Telling and re-telling the story of the Exodus, defines the Jews as a free people:

“One of the most powerful passages I have ever read on the nature of Jewish existence is contained in Jean-Jacques Rousseau’s Considerations on the Government of Poland (1772). This is an unlikely place to find insight on the Jewish condition, but it is there. Rousseau is talking about the greatest of political leaders. First of these, he says, was Moses who ‘formed and executed the astonishing enterprise of instituting as a national body a swarm of wretched fugitives who had no arts, no weapons, no talents, no virtues, no courage, and who, since they had not an inch of territory of their own, were a troop of strangers upon the face of the earth.’

“Moses, he says, ‘dared to make out of this wandering and servile troop a body politic, a free people, and while it wandered in the wilderness without so much as a stone on which to rest its head, gave it the lasting institution, proof against time, fortune and conquerors, which 5000 years have not been able to destroy or even to weaken.’ This singular nation, he says, so often subjugated and scattered, ‘has nevertheless maintained itself down to our days, scattered among the other nations without ever merging with them.’

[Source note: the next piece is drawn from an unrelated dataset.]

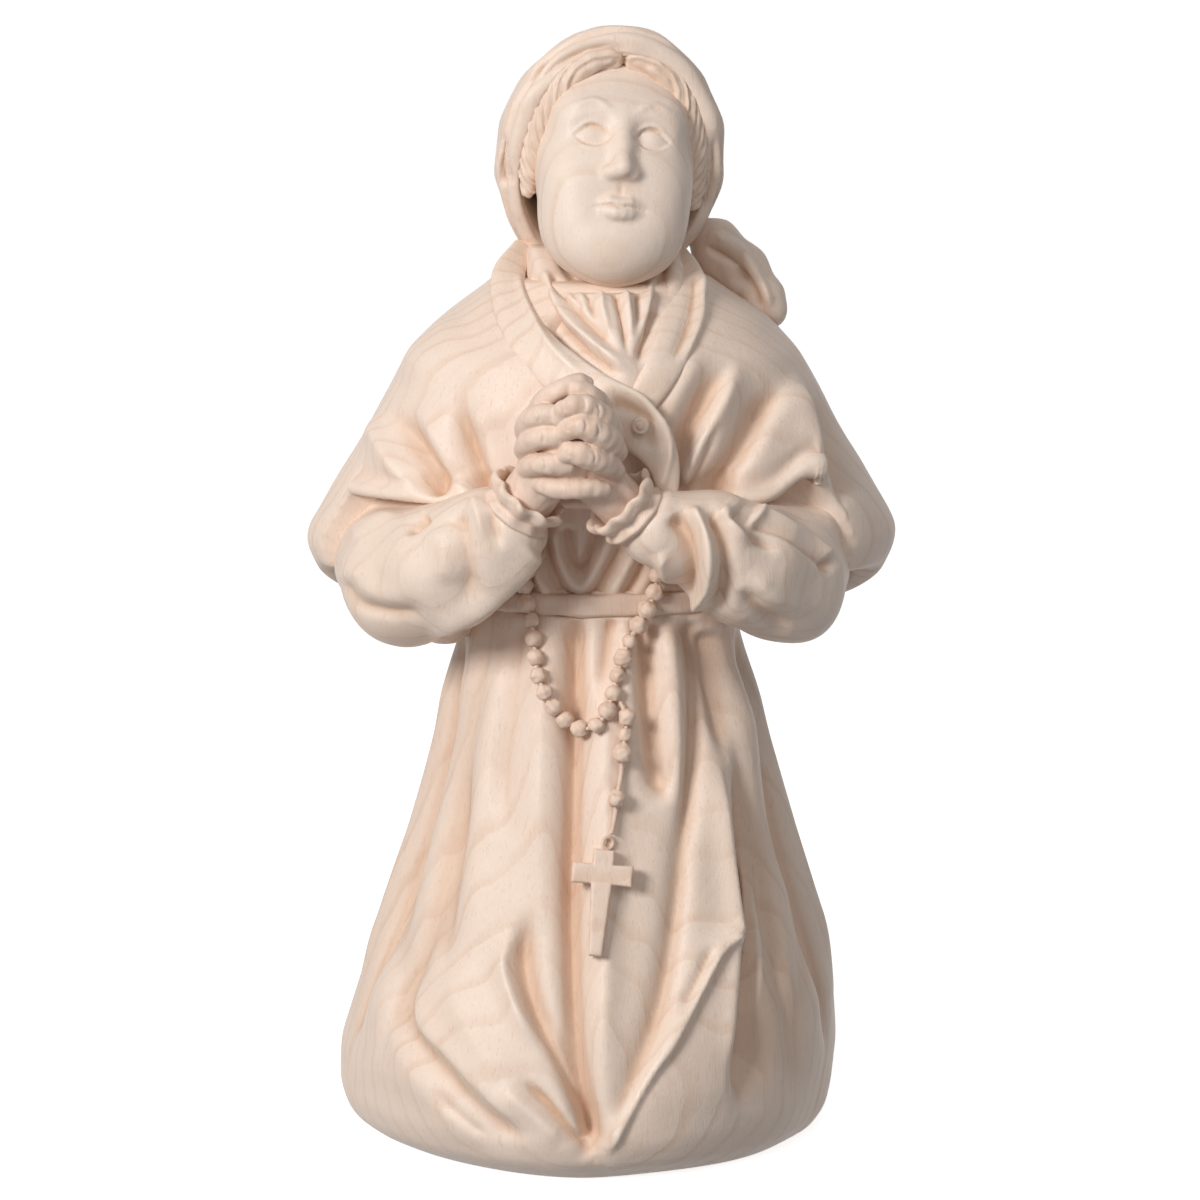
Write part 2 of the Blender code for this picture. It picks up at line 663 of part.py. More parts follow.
node(
    "bodice", loft(raised(BODICE_SECTIONS)), woods["bodice"],
    *waist_bores, bores["neck_dowel"], left_sleeve_room, right_sleeve_room, right_lapel_room, left_lapel_room,
)

# The cape, from two boards, let over the bodice and the sleeves.
under_cape = helper("under_cape", box((-100, -100, -100), (100, CAPE_FRONT, CHEST + CAPE_FRONT_HEM)))
neckline = helper("neckline", box((-20.0, -60.0, CHEST + NECKLINE_DEPTH), (21.0, -7.0, NECK_BASE + 30.0)))
waistband_room = helper("waistband_room", loft(band, CLEARANCE))
below_the_band = helper("below_the_band", loft(
    [(BELT_BOTTOM - 40.0, *band[0][1:]), (BELT_TOP + 1.0, *band[1][1:])], CLEARANCE,
))
CAPE_BOARDS = {
    "cape_front_board": (-200.0, CAPE_GLUE_LINE - half_gap),
    "cape_back_board": (CAPE_GLUE_LINE + half_gap, 200.0),
}
for name, (front, back) in CAPE_BOARDS.items():
    board = node(name, loft(cape_sections()), woods["cape"])
    boolean(board, slab(f"{name}_slab", front, back), "INTERSECT")
    cut(board, bodice_room, below_the_band, skirt_room, neckerchief_room, neck_room, skull_room, tail_room)
    cut(board, left_sleeve_room, right_sleeve_room, bores["right_arm_dowel"], bores["left_arm_dowel"])
    if name == "cape_front_board":
        cut(board, under_cape, neckline, *cuff_rooms)
    cut(board, right_lapel_room, left_lapel_room)

node("right_lapel", lapel(RIGHT_LAPEL_ROUTE), woods["lapel"], neckerchief_room, neck_room)
node("left_lapel", lapel(LEFT_LAPEL_ROUTE), woods["lapel"], neckerchief_room, right_lapel_room, neck_room)
node(
    "neckerchief", loft(raised(NECKERCHIEF_SECTIONS), 0.0, 24), woods["neckerchief"],
    bodice_room, neck_room, skull_room,
)

# The sleeves, pegged to the cape, with a socket for each wrist.
for side, shape, wrist_room, cuff_room in (
    ("left", sleeve(), wrist_rooms[1], cuff_rooms[1]),
    ("right", mirrored(sleeve()), wrist_rooms[0], cuff_rooms[0]),
):
    sleeve_node = node(f"{side}_sleeve", shape, woods["sleeve"], wrist_room, cuff_room)
    cut(sleeve_node, bores[f"{side}_arm_dowel"], waistband_room, skirt_room)
node("right_cuff", cuff(RIGHT_WRIST), woods["cuff"], wrist_rooms[0])
node("left_cuff", cuff(LEFT_WRIST), woods["cuff"], wrist_rooms[1])

# The clasped hands, one carving, with the wrists as its tenons.
hands = node("clasped_hands", wrist(RIGHT_WRIST, WRIST_RADIUS), woods["hands"])
join(hands, helper("left_wrist", wrist(LEFT_WRIST, WRIST_RADIUS)))
for k, shape in enumerate(hand_pieces()):
    join(hands, helper(f"hand_piece_{k:02d}", shape))

# The head, with the neck as its tenon.
head = node("head", skull(), woods["head"])
join(head, helper("neck", neck()), helper("hair", hair()), helper("nose", nose()))
join(head, helper("right_ear", ear(-1)), helper("left_ear", ear(1)))
cut(head, bores["neck_dowel"])

# The kerchief, a cap carved to sit on the skull and open at the face.
face_opening = placed(
    box((-60, -80, -60), (60, 0, 60)),
    head_frame() @ Matrix.Translation((0, -4.5, 0)) @ Matrix.Rotation(KERCHIEF_OPENING, 4, "X"),
)
kerchief_shape = placed(loft(head_sections(KERCHIEF_SECTIONS), 0.0, 24), head_frame())
kerchief = node("kerchief", kerchief_shape, woods["kerchief"])
ear_rooms = [helper(f"ear_room_{side}", ear(side, CLEARANCE)) for side in (-1, 1)]
cut(kerchief, helper("face_opening", face_opening), skull_room, hair_room, neck_room)
cut(kerchief, neckerchief_room, tail_room, cape_room)
cut(kerchief, right_lapel_room, left_lapel_room, *ear_rooms, bores["tail_dowel"])
node("kerchief_tail", tail(), woods["kerchief"], bores["tail_dowel"], skull_room)

button_stations = [
    (*BUTTON, BUTTON_RADIUS, BUTTON_RADIUS),
    (*(BUTTON + Vector((0, -BUTTON_HEIGHT, 0))), 0.8 * BUTTON_RADIUS, 0.8 * BUTTON_RADIUS),
]
button_shape = limb(button_stations, 0.0, 12, Vector((0, 0, 1)))
node("cape_button", button_shape, woods["button"], right_lapel_room, left_lapel_room)

# The rosary: a loop over the front of the skirt, a pendant, a ring and a cross.
stand_off = BEAD_RADIUS + CLEARANCE
loop_line = smooth_line(on_the_front(STRAND, stand_off), BEAD_PITCH / 2)
cord("rosary_cord", loop_line)
for k in range(1, len(loop_line) - 1, 2):
    node(f"rosary_bead_{(k + 1) // 2:02d}", bead(loop_line[k], direction_at(loop_line, k)), woods["rosary"])
pendant_line = smooth_line(on_the_front(PENDANT, stand_off), BEAD_PITCH / 2)
cord("pendant_cord", pendant_line)
for number, share in enumerate(PENDANT_BEADS, 1):
    k = round(share * (len(pendant_line) - 1))
    node(f"pendant_bead_{number}", bead(pendant_line[k], direction_at(pendant_line, k)), woods["rosary"])
node("rosary_cross", cross(), woods["cross"], skirt_room)
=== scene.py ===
"""The look of the carved maple figure: every garment is modelled as a solid field, skinned, and then carved.

Lengths are in millimetres until a piece is made. X runs to the viewer's right, Y to the back, Z up.
A drawing is what the figure shows from one side: (across, up), as seen along the drawing's own direction.
"""

import math

import bpy
import numpy as np
import openvdb
from mathutils import Euler, Matrix, Vector
from mathutils.bvhtree import BVHTree


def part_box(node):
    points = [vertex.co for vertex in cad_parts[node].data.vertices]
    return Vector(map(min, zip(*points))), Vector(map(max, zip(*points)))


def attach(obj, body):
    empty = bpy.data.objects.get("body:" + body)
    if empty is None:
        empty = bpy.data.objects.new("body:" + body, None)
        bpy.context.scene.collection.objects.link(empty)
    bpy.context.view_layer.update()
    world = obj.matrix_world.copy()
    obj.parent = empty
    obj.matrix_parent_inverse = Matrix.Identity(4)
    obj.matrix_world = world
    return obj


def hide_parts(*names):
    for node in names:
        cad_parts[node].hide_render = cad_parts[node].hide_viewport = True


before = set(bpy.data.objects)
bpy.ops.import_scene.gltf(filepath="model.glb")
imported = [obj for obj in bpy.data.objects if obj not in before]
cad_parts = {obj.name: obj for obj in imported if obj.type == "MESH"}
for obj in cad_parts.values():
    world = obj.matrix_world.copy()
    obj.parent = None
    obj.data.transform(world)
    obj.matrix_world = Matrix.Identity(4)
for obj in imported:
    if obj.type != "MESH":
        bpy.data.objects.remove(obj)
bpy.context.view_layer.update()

MM = 0.001
COARSER = 1.0
rng = np.random.default_rng(7)

# ---------------------------------------------------------------- sizes taken from the frame
def node_box(name):
    low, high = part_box(name)
    return np.array(low) / MM, np.array(high) / MM


SPINE = -7.8                                    # the spine's y
SKIRT_TOP = node_box("skirt_front_board")[1][2]
BAND_LOW, BAND_HIGH = (corner[2] for corner in node_box("waistband"))
CHEST = node_box("bodice")[0][2]
NECK_BASE = node_box("bodice")[1][2]
HEAD_CENTRE = Vector((2.6, 3.0 + SPINE, NECK_BASE + 35.4))
HEAD_TILT = Euler((math.radians(-20), math.radians(5), math.radians(6)), "XYZ")
HEAD = Matrix.Translation(HEAD_CENTRE) @ HEAD_TILT.to_matrix().to_4x4()
GLUE_LINES = (SPINE - 8.0, SPINE + 34.0)        # between the skirt's three boards
CAPE_GLUE_LINE = SPINE + 4.0
GLUE_LINE_WIDTH = 0.42
FRONT = (0.0, 10.0)                             # azimuth and elevation that the front is drawn from
EYE = 1200.0                                    # how far away a drawing's eye is
AIM = np.array((0.0, 0.0, 119.1))               # what the eye looks at


class Drawing:
    """The plane through the aim point that the eye sees the figure against."""

    def __init__(self, azimuth, elevation):
        a, e = math.radians(azimuth), math.radians(elevation)
        self.across = np.array((math.cos(a), math.sin(a), 0.0))
        self.upward = np.array((-math.sin(a) * math.sin(e), math.cos(a) * math.sin(e), math.cos(e)))
        self.towards = np.array((math.sin(a) * math.cos(e), -math.cos(a) * math.cos(e), math.sin(e)))
        self.origin = np.array((AIM @ self.across, AIM @ self.upward))

    def of(self, points):
        """Where the points are seen, as (across, up)."""
        p = points - AIM
        scale = EYE / (EYE - p @ self.towards)
        return np.stack([p @ self.across * scale, p @ self.upward * scale], axis=1) + self.origin

    def place(self, across, up, y):
        """The point at depth y that is seen at (across, up)."""
        eye = AIM + self.towards * EYE
        seen = AIM + self.across * (across - self.origin[0]) + self.upward * (up - self.origin[1])
        return eye + (seen - eye) * (y - eye[1]) / (seen[1] - eye[1])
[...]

“Moses’ genius, he says, lay in the nature of the laws that kept Jews as a people apart. But that is only half the story. The other half lies in this week’s parsha, in the institution of storytelling as a fundamental religious duty, recalling and re-enacting the events of the Exodus every year, and in particular, making children central to the story. Noting that in three of the four storytelling passages (three in our parsha, the fourth in Va’etchanan) children are referred to as asking questions, the Sages held that the narrative of Seder night should be told in response to a question asked by a child wherever possible. If we are the story we tell about ourselves, then as long as we never lose the story, we will never lose our identity.”

As a matter of fact, the story of Jewish national liberation has inspired many other cultures, from Tibet to America:

“This idea found expression some years ago in a fascinating encounter. Tibet has been governed by the Chinese since 1950. During the 1959 uprising, the Dalai Lama, his life in danger, fled to Dharamsala in India where he and many of his followers have lived ever since. Realising that their stay in exile might be prolonged, in 1992 he decided to ask Jews, whom he regarded as the world’s experts in maintaining identity in exile, for advice. What, he wanted to know, was the secret? The story of that week-long encounter has been told by Roger Kamenetz in his book, The Jew in the Lotus. One of the things they told him was the importance of memory and storytelling in keeping a people’s culture and identity alive. They spoke about Pesach and the Seder service in particular. So in 1997 Rabbis and American dignitaries held a special Seder service in Washington DC with the Dalai Lama. He wrote this to the participants:

“’In our dialogue with Rabbis and Jewish scholars, the Tibetan people have learned about the secrets of Jewish spiritual survival in exile: one secret is the Passover Seder. Through it for 2000 years, even in very difficult times, Jewish people remember their liberation from slavery to freedom and this has brought you hope in times of difficulty. We are grateful to our Jewish brothers and sisters for adding to their celebration of freedom the thought of freedom for the Tibetan people.’

“Cultures are shaped by the range of stories to which they give rise. Some of these have a special role in shaping the self-understanding of those who tell them. We call them master-narratives. They are about large, ongoing groups of people: the tribe, the nation, the civilisation. They hold the group together horizontally across space and vertically across time, giving it a shared identity handed on across the generations.

“None has been more powerful than the Exodus story, whose frame and context is set out in our parsha. It gave Jews the most tenacious identity ever held by a nation. In the eras of oppression, it gave hope of freedom. At times of exile, it promised return. It told two hundred generations of Jewish children who they were and of what story they were a part. It became the world’s master-narrative of liberty, adopted by an astonishing variety of groups, from Puritans in the 17th century to African-Americans in the 19th and to Tibetan Buddhists today.”

I would add this:

We are privileged to be living in a time when the entire world is engaged in a liberation movement. The global elites have been on a crusade to impose their rule everywhere, and everywhere they are being met with tenacious opposition. In every sector of society — from president to farmer, from soccer mom to trucker — people are just saying NO! to tyranny.

The fireside stories our grandchildren hear will be glorious.